>>>
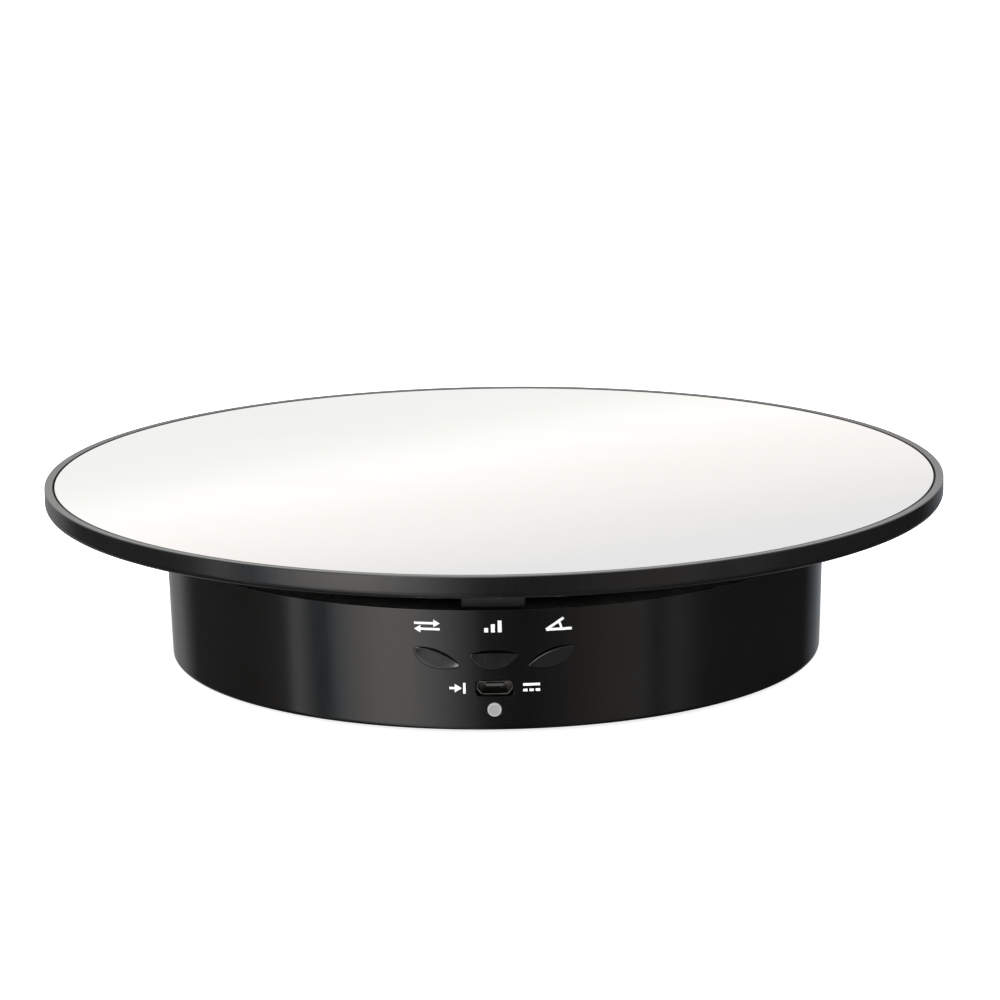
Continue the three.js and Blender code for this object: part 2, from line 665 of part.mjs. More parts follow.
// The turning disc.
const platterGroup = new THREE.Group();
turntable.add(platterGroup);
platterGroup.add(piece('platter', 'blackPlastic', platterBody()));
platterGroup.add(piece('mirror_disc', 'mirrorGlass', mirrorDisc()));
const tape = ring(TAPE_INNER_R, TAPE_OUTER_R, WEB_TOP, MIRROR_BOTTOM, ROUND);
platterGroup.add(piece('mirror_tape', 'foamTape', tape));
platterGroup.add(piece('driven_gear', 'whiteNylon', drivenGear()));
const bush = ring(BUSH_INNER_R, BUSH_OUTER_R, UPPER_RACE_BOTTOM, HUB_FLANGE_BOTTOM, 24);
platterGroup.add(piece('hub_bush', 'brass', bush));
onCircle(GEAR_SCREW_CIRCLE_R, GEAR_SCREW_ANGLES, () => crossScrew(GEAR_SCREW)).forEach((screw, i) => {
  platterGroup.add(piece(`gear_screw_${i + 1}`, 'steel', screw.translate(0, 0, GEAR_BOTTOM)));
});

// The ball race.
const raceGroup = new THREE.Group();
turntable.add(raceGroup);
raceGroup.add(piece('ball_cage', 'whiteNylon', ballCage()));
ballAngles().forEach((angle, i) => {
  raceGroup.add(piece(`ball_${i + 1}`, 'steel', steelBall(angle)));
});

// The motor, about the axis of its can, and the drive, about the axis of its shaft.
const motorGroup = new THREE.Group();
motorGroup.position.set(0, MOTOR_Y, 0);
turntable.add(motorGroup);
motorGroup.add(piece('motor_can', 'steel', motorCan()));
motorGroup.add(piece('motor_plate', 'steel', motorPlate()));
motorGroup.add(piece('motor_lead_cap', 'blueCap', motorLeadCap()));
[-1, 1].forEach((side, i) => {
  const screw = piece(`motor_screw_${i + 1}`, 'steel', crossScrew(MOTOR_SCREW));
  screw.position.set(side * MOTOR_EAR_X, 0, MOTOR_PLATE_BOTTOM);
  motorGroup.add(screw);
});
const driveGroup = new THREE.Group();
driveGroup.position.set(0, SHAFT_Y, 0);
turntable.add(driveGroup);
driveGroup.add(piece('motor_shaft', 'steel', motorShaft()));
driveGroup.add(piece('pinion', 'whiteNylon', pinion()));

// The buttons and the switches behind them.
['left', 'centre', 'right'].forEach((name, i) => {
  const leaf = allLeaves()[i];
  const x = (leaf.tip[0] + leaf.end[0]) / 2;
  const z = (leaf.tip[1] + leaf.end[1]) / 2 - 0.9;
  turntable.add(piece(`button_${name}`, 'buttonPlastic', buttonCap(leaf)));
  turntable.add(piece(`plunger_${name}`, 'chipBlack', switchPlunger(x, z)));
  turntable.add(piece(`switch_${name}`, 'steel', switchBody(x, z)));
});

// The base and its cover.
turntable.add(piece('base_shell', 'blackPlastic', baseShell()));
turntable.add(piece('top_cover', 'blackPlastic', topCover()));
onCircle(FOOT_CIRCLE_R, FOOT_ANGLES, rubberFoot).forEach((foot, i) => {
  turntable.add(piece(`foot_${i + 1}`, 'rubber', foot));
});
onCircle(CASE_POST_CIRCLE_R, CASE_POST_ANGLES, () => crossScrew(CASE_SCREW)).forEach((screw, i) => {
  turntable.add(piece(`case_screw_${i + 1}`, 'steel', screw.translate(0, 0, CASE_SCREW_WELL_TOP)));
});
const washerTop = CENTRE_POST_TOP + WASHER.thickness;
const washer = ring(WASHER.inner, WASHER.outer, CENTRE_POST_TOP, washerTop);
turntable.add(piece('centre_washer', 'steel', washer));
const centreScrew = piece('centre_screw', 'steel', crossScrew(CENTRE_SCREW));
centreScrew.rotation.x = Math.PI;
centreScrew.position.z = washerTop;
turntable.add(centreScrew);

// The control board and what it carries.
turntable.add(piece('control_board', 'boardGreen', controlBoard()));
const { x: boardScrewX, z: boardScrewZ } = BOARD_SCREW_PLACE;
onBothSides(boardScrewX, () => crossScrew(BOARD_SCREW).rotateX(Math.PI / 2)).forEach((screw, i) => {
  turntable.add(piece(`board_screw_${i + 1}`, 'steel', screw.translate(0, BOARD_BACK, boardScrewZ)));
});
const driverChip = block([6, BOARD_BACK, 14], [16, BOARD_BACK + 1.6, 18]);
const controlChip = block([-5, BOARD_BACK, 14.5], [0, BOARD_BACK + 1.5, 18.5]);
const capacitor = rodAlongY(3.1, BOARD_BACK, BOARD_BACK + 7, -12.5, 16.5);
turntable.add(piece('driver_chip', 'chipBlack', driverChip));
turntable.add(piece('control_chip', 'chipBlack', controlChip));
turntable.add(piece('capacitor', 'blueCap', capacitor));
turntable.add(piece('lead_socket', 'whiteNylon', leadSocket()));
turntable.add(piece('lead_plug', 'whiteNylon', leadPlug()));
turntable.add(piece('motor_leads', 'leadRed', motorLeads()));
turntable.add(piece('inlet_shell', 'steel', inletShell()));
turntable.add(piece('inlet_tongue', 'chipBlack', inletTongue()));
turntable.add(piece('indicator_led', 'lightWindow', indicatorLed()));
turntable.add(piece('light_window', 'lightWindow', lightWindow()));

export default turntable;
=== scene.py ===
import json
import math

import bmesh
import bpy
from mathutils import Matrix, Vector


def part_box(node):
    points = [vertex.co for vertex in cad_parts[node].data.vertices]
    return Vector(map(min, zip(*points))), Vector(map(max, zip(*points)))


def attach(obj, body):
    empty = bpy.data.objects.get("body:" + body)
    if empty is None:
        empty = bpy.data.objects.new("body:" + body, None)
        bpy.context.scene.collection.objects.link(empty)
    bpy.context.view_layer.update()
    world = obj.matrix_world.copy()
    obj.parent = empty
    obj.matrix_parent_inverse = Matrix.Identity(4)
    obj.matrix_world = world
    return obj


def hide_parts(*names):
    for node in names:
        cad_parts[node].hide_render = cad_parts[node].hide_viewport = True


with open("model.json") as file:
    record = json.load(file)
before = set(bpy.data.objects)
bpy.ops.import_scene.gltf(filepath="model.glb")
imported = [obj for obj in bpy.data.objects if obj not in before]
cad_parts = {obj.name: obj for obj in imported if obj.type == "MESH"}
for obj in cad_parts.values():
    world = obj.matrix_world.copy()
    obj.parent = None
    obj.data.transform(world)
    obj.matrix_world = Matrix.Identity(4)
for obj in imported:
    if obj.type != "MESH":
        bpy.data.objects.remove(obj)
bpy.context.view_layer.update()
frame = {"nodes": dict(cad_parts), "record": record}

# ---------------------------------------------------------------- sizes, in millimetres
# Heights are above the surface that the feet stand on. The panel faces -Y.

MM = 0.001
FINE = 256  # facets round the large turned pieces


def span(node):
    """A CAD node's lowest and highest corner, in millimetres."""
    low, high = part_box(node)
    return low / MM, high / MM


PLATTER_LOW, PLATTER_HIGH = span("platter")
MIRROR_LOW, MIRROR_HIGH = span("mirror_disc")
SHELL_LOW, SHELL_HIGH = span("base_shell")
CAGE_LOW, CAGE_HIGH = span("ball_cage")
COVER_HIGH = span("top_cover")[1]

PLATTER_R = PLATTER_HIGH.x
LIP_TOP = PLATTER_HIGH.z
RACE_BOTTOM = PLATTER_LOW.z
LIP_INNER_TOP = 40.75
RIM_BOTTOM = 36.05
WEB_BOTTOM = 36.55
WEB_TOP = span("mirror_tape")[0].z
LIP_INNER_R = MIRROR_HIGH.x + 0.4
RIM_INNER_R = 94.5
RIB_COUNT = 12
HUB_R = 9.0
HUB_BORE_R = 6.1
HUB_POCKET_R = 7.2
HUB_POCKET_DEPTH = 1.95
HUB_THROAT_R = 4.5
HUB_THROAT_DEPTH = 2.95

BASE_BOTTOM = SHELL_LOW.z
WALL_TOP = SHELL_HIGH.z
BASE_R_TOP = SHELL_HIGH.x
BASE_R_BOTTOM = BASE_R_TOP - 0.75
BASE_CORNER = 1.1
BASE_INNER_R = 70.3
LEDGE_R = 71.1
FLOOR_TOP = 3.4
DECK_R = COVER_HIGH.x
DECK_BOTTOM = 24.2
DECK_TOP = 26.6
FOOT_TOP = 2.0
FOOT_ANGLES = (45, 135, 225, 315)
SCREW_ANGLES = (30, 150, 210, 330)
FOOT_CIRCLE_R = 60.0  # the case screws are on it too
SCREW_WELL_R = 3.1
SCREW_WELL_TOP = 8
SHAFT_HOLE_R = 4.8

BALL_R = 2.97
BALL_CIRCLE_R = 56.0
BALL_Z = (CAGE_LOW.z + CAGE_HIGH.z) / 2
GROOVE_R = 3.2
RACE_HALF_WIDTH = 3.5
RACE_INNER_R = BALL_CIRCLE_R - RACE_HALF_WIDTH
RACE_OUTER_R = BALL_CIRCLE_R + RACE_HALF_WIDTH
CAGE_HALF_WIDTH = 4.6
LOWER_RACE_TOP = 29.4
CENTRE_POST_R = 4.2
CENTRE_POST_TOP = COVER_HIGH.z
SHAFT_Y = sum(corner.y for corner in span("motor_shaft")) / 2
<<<
> **Given problem**: Nothing beyond the required lines should be retyped: start with the line that contains "what it carries." and finish with the line that contains "record = json.load(file)".

> **Complete output**:
// The control board and what it carries.
turntable.add(piece('control_board', 'boardGreen', controlBoard()));
const { x: boardScrewX, z: boardScrewZ } = BOARD_SCREW_PLACE;
onBothSides(boardScrewX, () => crossScrew(BOARD_SCREW).rotateX(Math.PI / 2)).forEach((screw, i) => {
  turntable.add(piece(`board_screw_${i + 1}`, 'steel', screw.translate(0, BOARD_BACK, boardScrewZ)));
});
const driverChip = block([6, BOARD_BACK, 14], [16, BOARD_BACK + 1.6, 18]);
const controlChip = block([-5, BOARD_BACK, 14.5], [0, BOARD_BACK + 1.5, 18.5]);
const capacitor = rodAlongY(3.1, BOARD_BACK, BOARD_BACK + 7, -12.5, 16.5);
turntable.add(piece('driver_chip', 'chipBlack', driverChip));
turntable.add(piece('control_chip', 'chipBlack', controlChip));
turntable.add(piece('capacitor', 'blueCap', capacitor));
turntable.add(piece('lead_socket', 'whiteNylon', leadSocket()));
turntable.add(piece('lead_plug', 'whiteNylon', leadPlug()));
turntable.add(piece('motor_leads', 'leadRed', motorLeads()));
turntable.add(piece('inlet_shell', 'steel', inletShell()));
turntable.add(piece('inlet_tongue', 'chipBlack', inletTongue()));
turntable.add(piece('indicator_led', 'lightWindow', indicatorLed()));
turntable.add(piece('light_window', 'lightWindow', lightWindow()));

export default turntable;
=== scene.py ===
import json
import math

import bmesh
import bpy
from mathutils import Matrix, Vector


def part_box(node):
    points = [vertex.co for vertex in cad_parts[node].data.vertices]
    return Vector(map(min, zip(*points))), Vector(map(max, zip(*points)))


def attach(obj, body):
    empty = bpy.data.objects.get("body:" + body)
    if empty is None:
        empty = bpy.data.objects.new("body:" + body, None)
        bpy.context.scene.collection.objects.link(empty)
    bpy.context.view_layer.update()
    world = obj.matrix_world.copy()
    obj.parent = empty
    obj.matrix_parent_inverse = Matrix.Identity(4)
    obj.matrix_world = world
    return obj


def hide_parts(*names):
    for node in names:
        cad_parts[node].hide_render = cad_parts[node].hide_viewport = True


with open("model.json") as file:
    record = json.load(file)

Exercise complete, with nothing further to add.